*Task goal:*
Return the listing word for word, as given.

*Information supplied:*
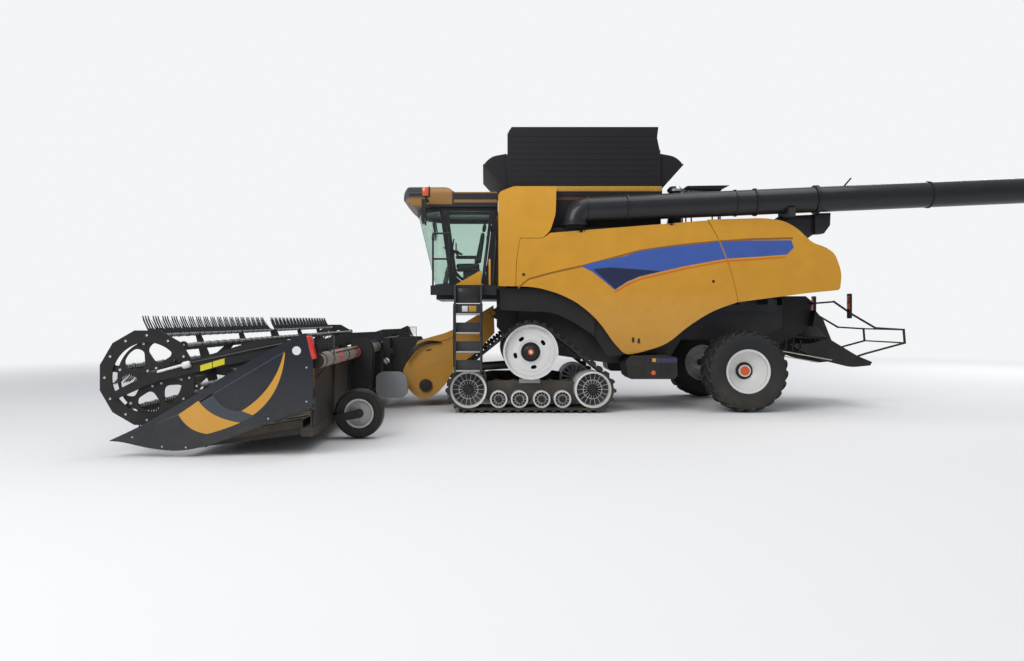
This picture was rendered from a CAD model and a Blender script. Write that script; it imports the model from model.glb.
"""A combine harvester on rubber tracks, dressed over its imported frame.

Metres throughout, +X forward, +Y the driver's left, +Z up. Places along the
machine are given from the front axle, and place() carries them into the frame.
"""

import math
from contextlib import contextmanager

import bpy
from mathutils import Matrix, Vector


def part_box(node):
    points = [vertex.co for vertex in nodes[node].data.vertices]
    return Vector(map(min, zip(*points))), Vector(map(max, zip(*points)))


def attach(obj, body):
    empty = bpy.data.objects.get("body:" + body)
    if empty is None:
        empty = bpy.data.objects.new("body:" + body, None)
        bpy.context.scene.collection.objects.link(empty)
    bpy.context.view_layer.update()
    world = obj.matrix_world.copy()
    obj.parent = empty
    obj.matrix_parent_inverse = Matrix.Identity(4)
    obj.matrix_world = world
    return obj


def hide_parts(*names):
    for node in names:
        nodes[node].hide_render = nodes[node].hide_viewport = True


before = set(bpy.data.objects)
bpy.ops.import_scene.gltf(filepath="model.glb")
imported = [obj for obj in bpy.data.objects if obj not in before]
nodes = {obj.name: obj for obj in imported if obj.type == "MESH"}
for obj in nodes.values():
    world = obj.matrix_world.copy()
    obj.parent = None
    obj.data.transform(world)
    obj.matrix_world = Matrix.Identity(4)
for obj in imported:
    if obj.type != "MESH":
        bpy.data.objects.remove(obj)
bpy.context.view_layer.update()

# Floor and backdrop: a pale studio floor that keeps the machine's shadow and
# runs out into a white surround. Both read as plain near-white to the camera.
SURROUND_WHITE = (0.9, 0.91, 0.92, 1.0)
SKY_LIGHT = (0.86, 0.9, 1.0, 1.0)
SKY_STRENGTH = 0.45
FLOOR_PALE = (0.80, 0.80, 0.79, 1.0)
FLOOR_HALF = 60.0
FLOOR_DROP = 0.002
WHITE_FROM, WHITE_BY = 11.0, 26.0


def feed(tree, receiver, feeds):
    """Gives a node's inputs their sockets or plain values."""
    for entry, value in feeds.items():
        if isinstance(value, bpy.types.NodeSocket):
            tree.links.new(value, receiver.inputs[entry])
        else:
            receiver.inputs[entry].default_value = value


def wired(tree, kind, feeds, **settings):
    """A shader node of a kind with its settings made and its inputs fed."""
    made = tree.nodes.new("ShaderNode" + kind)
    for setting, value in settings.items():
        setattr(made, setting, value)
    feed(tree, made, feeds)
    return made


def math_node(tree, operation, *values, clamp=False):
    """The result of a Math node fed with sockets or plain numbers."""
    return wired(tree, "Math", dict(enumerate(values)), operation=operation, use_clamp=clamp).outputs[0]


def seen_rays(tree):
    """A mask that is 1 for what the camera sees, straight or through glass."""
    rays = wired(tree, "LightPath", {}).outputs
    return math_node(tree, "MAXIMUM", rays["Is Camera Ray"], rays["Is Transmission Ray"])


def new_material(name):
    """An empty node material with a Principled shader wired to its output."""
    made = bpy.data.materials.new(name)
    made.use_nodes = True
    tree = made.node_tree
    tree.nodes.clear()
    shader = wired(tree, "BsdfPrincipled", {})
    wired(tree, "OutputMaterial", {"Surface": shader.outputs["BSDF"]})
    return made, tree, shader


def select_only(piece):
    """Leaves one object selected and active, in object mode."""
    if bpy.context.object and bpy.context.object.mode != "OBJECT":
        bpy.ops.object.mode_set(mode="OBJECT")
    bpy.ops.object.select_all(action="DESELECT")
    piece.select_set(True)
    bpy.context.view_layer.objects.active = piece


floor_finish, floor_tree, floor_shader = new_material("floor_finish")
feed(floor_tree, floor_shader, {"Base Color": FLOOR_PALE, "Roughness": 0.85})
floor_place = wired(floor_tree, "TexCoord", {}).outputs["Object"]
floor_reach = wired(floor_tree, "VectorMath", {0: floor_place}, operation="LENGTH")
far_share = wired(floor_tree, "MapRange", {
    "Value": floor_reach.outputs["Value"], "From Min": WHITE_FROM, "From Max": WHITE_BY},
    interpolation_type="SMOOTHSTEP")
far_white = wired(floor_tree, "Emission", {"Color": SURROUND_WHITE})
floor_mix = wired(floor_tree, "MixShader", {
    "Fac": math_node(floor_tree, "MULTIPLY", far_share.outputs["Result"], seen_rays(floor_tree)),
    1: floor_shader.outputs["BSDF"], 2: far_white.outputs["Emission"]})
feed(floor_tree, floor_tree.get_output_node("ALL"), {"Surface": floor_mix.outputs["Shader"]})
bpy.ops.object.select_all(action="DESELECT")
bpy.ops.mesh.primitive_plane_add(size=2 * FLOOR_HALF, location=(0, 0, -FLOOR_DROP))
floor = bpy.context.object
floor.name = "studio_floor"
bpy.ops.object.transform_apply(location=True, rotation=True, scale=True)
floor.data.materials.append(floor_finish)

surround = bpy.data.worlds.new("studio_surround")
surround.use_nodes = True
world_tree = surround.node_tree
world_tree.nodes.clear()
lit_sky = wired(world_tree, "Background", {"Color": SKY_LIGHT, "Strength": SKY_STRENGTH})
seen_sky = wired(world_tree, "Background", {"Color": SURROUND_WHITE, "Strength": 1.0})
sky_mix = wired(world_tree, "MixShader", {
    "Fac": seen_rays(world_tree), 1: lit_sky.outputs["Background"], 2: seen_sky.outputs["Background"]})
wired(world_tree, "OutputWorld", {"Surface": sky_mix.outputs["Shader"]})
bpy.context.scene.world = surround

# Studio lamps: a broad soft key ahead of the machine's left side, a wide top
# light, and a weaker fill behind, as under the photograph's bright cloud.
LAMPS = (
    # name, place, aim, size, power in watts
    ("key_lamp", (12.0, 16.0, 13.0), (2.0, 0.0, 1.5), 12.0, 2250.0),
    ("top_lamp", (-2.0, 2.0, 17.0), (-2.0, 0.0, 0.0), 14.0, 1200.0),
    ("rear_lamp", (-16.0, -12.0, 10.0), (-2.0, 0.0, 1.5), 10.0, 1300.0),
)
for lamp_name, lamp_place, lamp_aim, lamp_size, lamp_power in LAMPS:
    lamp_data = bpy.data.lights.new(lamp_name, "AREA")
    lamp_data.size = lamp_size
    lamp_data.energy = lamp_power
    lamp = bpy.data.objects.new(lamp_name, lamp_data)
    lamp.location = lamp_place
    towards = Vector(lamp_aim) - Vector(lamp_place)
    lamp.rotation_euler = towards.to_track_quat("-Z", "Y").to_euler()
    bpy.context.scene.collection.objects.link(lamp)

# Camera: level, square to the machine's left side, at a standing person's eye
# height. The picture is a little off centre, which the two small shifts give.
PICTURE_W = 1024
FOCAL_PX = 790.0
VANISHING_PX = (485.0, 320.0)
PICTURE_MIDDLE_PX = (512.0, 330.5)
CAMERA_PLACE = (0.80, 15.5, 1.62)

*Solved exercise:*
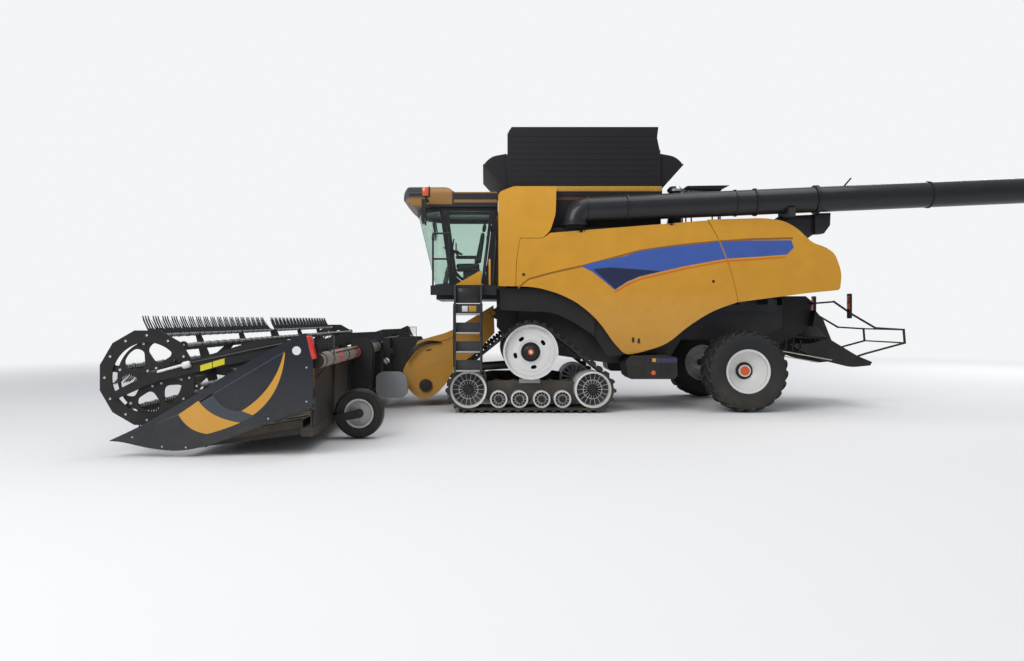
This picture was rendered from a CAD model and a Blender script. Write that script; it imports the model from model.glb.
"""A combine harvester on rubber tracks, dressed over its imported frame.

Metres throughout, +X forward, +Y the driver's left, +Z up. Places along the
machine are given from the front axle, and place() carries them into the frame.
"""

import math
from contextlib import contextmanager

import bpy
from mathutils import Matrix, Vector


def part_box(node):
    points = [vertex.co for vertex in nodes[node].data.vertices]
    return Vector(map(min, zip(*points))), Vector(map(max, zip(*points)))


def attach(obj, body):
    empty = bpy.data.objects.get("body:" + body)
    if empty is None:
        empty = bpy.data.objects.new("body:" + body, None)
        bpy.context.scene.collection.objects.link(empty)
    bpy.context.view_layer.update()
    world = obj.matrix_world.copy()
    obj.parent = empty
    obj.matrix_parent_inverse = Matrix.Identity(4)
    obj.matrix_world = world
    return obj


def hide_parts(*names):
    for node in names:
        nodes[node].hide_render = nodes[node].hide_viewport = True


before = set(bpy.data.objects)
bpy.ops.import_scene.gltf(filepath="model.glb")
imported = [obj for obj in bpy.data.objects if obj not in before]
nodes = {obj.name: obj for obj in imported if obj.type == "MESH"}
for obj in nodes.values():
    world = obj.matrix_world.copy()
    obj.parent = None
    obj.data.transform(world)
    obj.matrix_world = Matrix.Identity(4)
for obj in imported:
    if obj.type != "MESH":
        bpy.data.objects.remove(obj)
bpy.context.view_layer.update()

# Floor and backdrop: a pale studio floor that keeps the machine's shadow and
# runs out into a white surround. Both read as plain near-white to the camera.
SURROUND_WHITE = (0.9, 0.91, 0.92, 1.0)
SKY_LIGHT = (0.86, 0.9, 1.0, 1.0)
SKY_STRENGTH = 0.45
FLOOR_PALE = (0.80, 0.80, 0.79, 1.0)
FLOOR_HALF = 60.0
FLOOR_DROP = 0.002
WHITE_FROM, WHITE_BY = 11.0, 26.0


def feed(tree, receiver, feeds):
    """Gives a node's inputs their sockets or plain values."""
    for entry, value in feeds.items():
        if isinstance(value, bpy.types.NodeSocket):
            tree.links.new(value, receiver.inputs[entry])
        else:
            receiver.inputs[entry].default_value = value


def wired(tree, kind, feeds, **settings):
    """A shader node of a kind with its settings made and its inputs fed."""
    made = tree.nodes.new("ShaderNode" + kind)
    for setting, value in settings.items():
        setattr(made, setting, value)
    feed(tree, made, feeds)
    return made


def math_node(tree, operation, *values, clamp=False):
    """The result of a Math node fed with sockets or plain numbers."""
    return wired(tree, "Math", dict(enumerate(values)), operation=operation, use_clamp=clamp).outputs[0]


def seen_rays(tree):
    """A mask that is 1 for what the camera sees, straight or through glass."""
    rays = wired(tree, "LightPath", {}).outputs
    return math_node(tree, "MAXIMUM", rays["Is Camera Ray"], rays["Is Transmission Ray"])


def new_material(name):
    """An empty node material with a Principled shader wired to its output."""
    made = bpy.data.materials.new(name)
    made.use_nodes = True
    tree = made.node_tree
    tree.nodes.clear()
    shader = wired(tree, "BsdfPrincipled", {})
    wired(tree, "OutputMaterial", {"Surface": shader.outputs["BSDF"]})
    return made, tree, shader


def select_only(piece):
    """Leaves one object selected and active, in object mode."""
    if bpy.context.object and bpy.context.object.mode != "OBJECT":
        bpy.ops.object.mode_set(mode="OBJECT")
    bpy.ops.object.select_all(action="DESELECT")
    piece.select_set(True)
    bpy.context.view_layer.objects.active = piece


floor_finish, floor_tree, floor_shader = new_material("floor_finish")
feed(floor_tree, floor_shader, {"Base Color": FLOOR_PALE, "Roughness": 0.85})
floor_place = wired(floor_tree, "TexCoord", {}).outputs["Object"]
floor_reach = wired(floor_tree, "VectorMath", {0: floor_place}, operation="LENGTH")
far_share = wired(floor_tree, "MapRange", {
    "Value": floor_reach.outputs["Value"], "From Min": WHITE_FROM, "From Max": WHITE_BY},
    interpolation_type="SMOOTHSTEP")
far_white = wired(floor_tree, "Emission", {"Color": SURROUND_WHITE})
floor_mix = wired(floor_tree, "MixShader", {
    "Fac": math_node(floor_tree, "MULTIPLY", far_share.outputs["Result"], seen_rays(floor_tree)),
    1: floor_shader.outputs["BSDF"], 2: far_white.outputs["Emission"]})
feed(floor_tree, floor_tree.get_output_node("ALL"), {"Surface": floor_mix.outputs["Shader"]})
bpy.ops.object.select_all(action="DESELECT")
bpy.ops.mesh.primitive_plane_add(size=2 * FLOOR_HALF, location=(0, 0, -FLOOR_DROP))
floor = bpy.context.object
floor.name = "studio_floor"
bpy.ops.object.transform_apply(location=True, rotation=True, scale=True)
floor.data.materials.append(floor_finish)

surround = bpy.data.worlds.new("studio_surround")
surround.use_nodes = True
world_tree = surround.node_tree
world_tree.nodes.clear()
lit_sky = wired(world_tree, "Background", {"Color": SKY_LIGHT, "Strength": SKY_STRENGTH})
seen_sky = wired(world_tree, "Background", {"Color": SURROUND_WHITE, "Strength": 1.0})
sky_mix = wired(world_tree, "MixShader", {
    "Fac": seen_rays(world_tree), 1: lit_sky.outputs["Background"], 2: seen_sky.outputs["Background"]})
wired(world_tree, "OutputWorld", {"Surface": sky_mix.outputs["Shader"]})
bpy.context.scene.world = surround

# Studio lamps: a broad soft key ahead of the machine's left side, a wide top
# light, and a weaker fill behind, as under the photograph's bright cloud.
LAMPS = (
    # name, place, aim, size, power in watts
    ("key_lamp", (12.0, 16.0, 13.0), (2.0, 0.0, 1.5), 12.0, 2250.0),
    ("top_lamp", (-2.0, 2.0, 17.0), (-2.0, 0.0, 0.0), 14.0, 1200.0),
    ("rear_lamp", (-16.0, -12.0, 10.0), (-2.0, 0.0, 1.5), 10.0, 1300.0),
)
for lamp_name, lamp_place, lamp_aim, lamp_size, lamp_power in LAMPS:
    lamp_data = bpy.data.lights.new(lamp_name, "AREA")
    lamp_data.size = lamp_size
    lamp_data.energy = lamp_power
    lamp = bpy.data.objects.new(lamp_name, lamp_data)
    lamp.location = lamp_place
    towards = Vector(lamp_aim) - Vector(lamp_place)
    lamp.rotation_euler = towards.to_track_quat("-Z", "Y").to_euler()
    bpy.context.scene.collection.objects.link(lamp)

# Camera: level, square to the machine's left side, at a standing person's eye
# height. The picture is a little off centre, which the two small shifts give.
PICTURE_W = 1024
FOCAL_PX = 790.0
VANISHING_PX = (485.0, 320.0)
PICTURE_MIDDLE_PX = (512.0, 330.5)
CAMERA_PLACE = (0.80, 15.5, 1.62)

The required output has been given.